Saturday, May 24, 2014

What Is British Telecom's Role In US Drone Strikes?

Legal charity Reprieve has threatened legal action against the British government over its failure to investigate the role of UK telecoms giant BT in facilitating covert US drone strikes in Yemen.

BT has earned an estimated $23m from a US government contract to supply key communications infrastructure between RAF Croughton – a US military base in Northamptonshire – and Camp Lemonnier in Djibouti, the secret base from which armed drones reportedly carry out lethal strikes in Yemen. According to the US military, American forces stationed at RAF Croughton provide “global strike operations.”

Legal investigations have begun on behalf of Mohammed al-Qawli, a Yemeni civil servant who lost his brother, a primary school teacher, and cousin, a 20-year-old student, in a drone strike in January 2013. They follow a July 2013 complaint by Reprieve to the UK government watchdog, the National Contact Point (NCP) for the Organisation for Economic Development (OECD) Guidelines. That complaint was rejected after the NCP said it had no duty to “conduct research or interrogate” BT.

Mr al-Qawli recently described the moments after he was told about the strike:
“I went to the site of the strike, some 20 minutes away, to find the car still burning and people from the nearby village gathered around it. The smell of burning flesh was overwhelming. We had to go to a nearby village to get water to put the fire out and we had to collect the body parts ourselves. The memory remains etched in my mind and haunts me to this day.”

Lord Livingston, who was Chief Executive of BT at the time the complaint was launched, is now Minister of State at the Department for Business, Innovation and Skills (BIS), where the NCP sits. Secretary of State for BIS Vince Cable has told Reprieve that Livingston “has overall responsibility” for the NCP.
The US’ secret drone programme is carried out by the CIA and US Joint Special Operations Command in countries with which the US is not at war, and has killed hundreds of civilians in Yemen and Pakistan. After the strike that killed Mr al-Qawli’s relatives, the Yemeni government admitted that both men were innocent civilians.

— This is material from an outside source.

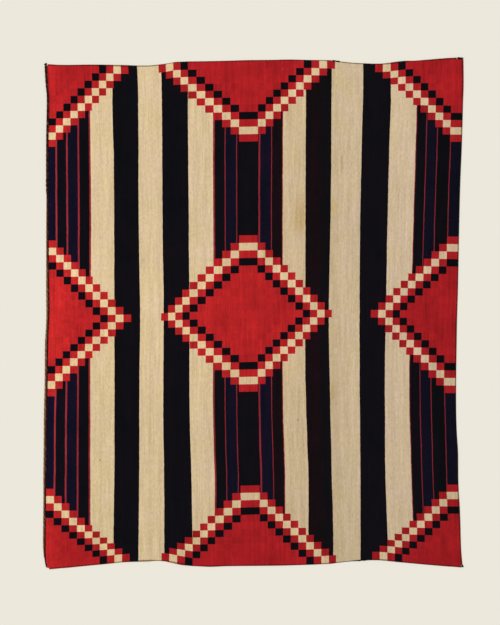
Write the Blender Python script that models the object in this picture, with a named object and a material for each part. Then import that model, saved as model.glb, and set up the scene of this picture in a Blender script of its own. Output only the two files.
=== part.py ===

Kat Craig, Legal Director of Reprieve, said: “Human rights abuses may happen at the hands of governments, but corporations’ fingerprints are too often found at the scene. The OECD guidelines are a recognition of the role corporations play. They should be at their strongest at the intersection of the murky world of business and the secretive and covert drone programme.
“But this case shows that the regulator of these guidelines is toothless and that the guidelines themselves are meaningless. The drone strike that killed an innocent primary school teacher in a country with whom we are not at war may not have been possible but for the assistance of big business. If one of the most recognised British companies has blood on its hands, don’t we deserve to know?”